There have been over 200 choreographic attempts at matching Stravinsky’s score since it premiered in 1913; it’s a choreographic equivalent of scaling Everest or circumnavigating the globe — there’s a psychology in a certain type of person to see if they’re able to endure, match and conquer it whilst marking their own place in dance history. (Having only seen Marie Chouinard’s version at the Attakkaalari India Biennial in 2017 I do not have Rite fatigue).

At the moment there’s at least two other versions circulating in the UK: Jeanguy Saintus’s interpretation for Phoenix Dance Theatre and Yang Liping’s version but Patel’s is the first time in 106 years that bharatanatyam has been used. As a side note, when I listen to Rite I cannot avoid thinking about how the musical thief John Williams appropriated a number of the key Stravinsky/Rite passages, so even you’ve not heard Stravinsky’s version in full, you’re likely to have heard Williams’ lift in Star Wars (The Dune Sea of Tatooine).   
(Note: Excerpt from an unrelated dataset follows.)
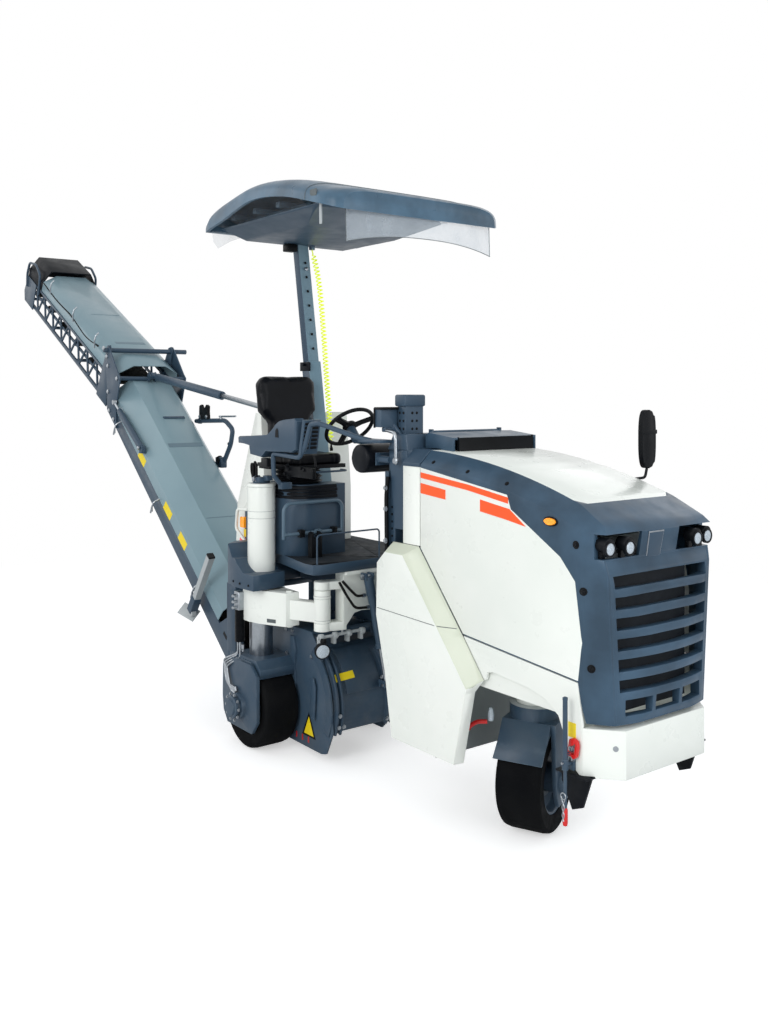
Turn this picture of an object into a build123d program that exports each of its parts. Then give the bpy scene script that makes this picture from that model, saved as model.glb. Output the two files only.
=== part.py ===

With Ash Mukhurjee, Indu Panday, Kamala Devam, Moritz Zavan, Sarah Gasser and Sooraj Subramaniam as the dancers, Patel has brought together the Avengers of classical and contemporary bharatanatyam; this suite of highly skilled performers deals with and executes the choreographic complexity demanded of them with a finesse and grace that makes visual music. The score envelops the auditorium and although it is played too loud, distorting slightly, you feel it surrounding you; the music is in you as you attempt to take in all the visual information. The dancers are pin sharp, have been rehearsed exceptionally and deliver thunderous synchronised foot work; it’s one body echoed across six as they duet with the weight of history and the music. One of the most impressive aspects is how the dancers travel; they gobble up the width of the stage with ease; if you were to trace the dancers on a Strava map they’d have covered miles by the end of the work. 

The visual composition, anatomical layering and choreographic cannon is satisfying and demonstrates for the first time that bharatanatyam can be a group dance form; imagine a miniature corps de bharatanatyam. If the dancers are the Avengers then Patel is Nick Fury — the architect of this work bringing together the finest dancers from across Europe but with Patel’s ambition and skill they level up again, combining to deliver a work that marks a shift in the UK bharatanatyam ecology. This Rite of Spring is begging for a bigger stage, with double/treble the dancers and live orchestral accompaniment and could easily tour internationally for the next five years.   

Devam, Subramaniam and Mukhurjee leave the eyes tired after darting in between where we spend our attention. Patel’s composition delivers wave after wave, and it’s a relentless first half that is unforgiving in its attack. The second half wanes a little in impact as The Sacrifice demands an alternate energy and concentration but it is still a joy to watch and a welcome addition to the choreographic canon. Cyril W. Beaumont — a British book dealer, balletomane, and dance historian — saw each and every one of Nijinsky’s performances in the Ballet Russes’ 1913 London season (which included Nijinsky’s original Rite of Spring) and said: “The chief attraction for the season was to be Nijinsky, presented as a strange, exotic being who could dance like a god. His slanting eyes and his finely-chiselled lips were to be emphasized with grease-paint; his roles were to be of the most unusual type.”  

There is a relationship that warrants further exploration around new classicism and the exoticisation of how Nijinsky was written about and presented, what Patel has done with her re-imagining and how it has been written about in terms of ‘otherness’.

Dance is always presented in a context and Patel’s context needs wider acknowledgement. She is performing and touring in Not Today’s Yesterday, a contemporary solo work co-authored and choreographed with Lina Limosani; she developed in partnership with Gandini Juggling an award-winning work Sigma in which she’s a central pillar; she has co-developed The Natya Project with Shane Shambhu and Magdelene Gorringe — a training programme for younger bharatanatyam dancers in response to the lack of dancers in the profession — and she is still creating/touring her own classical evening of works. If she were male with a name like Khan, McGregor or Shechter she’d have her own choreographic centre, be heralded as a UK pioneer with regular funding to match.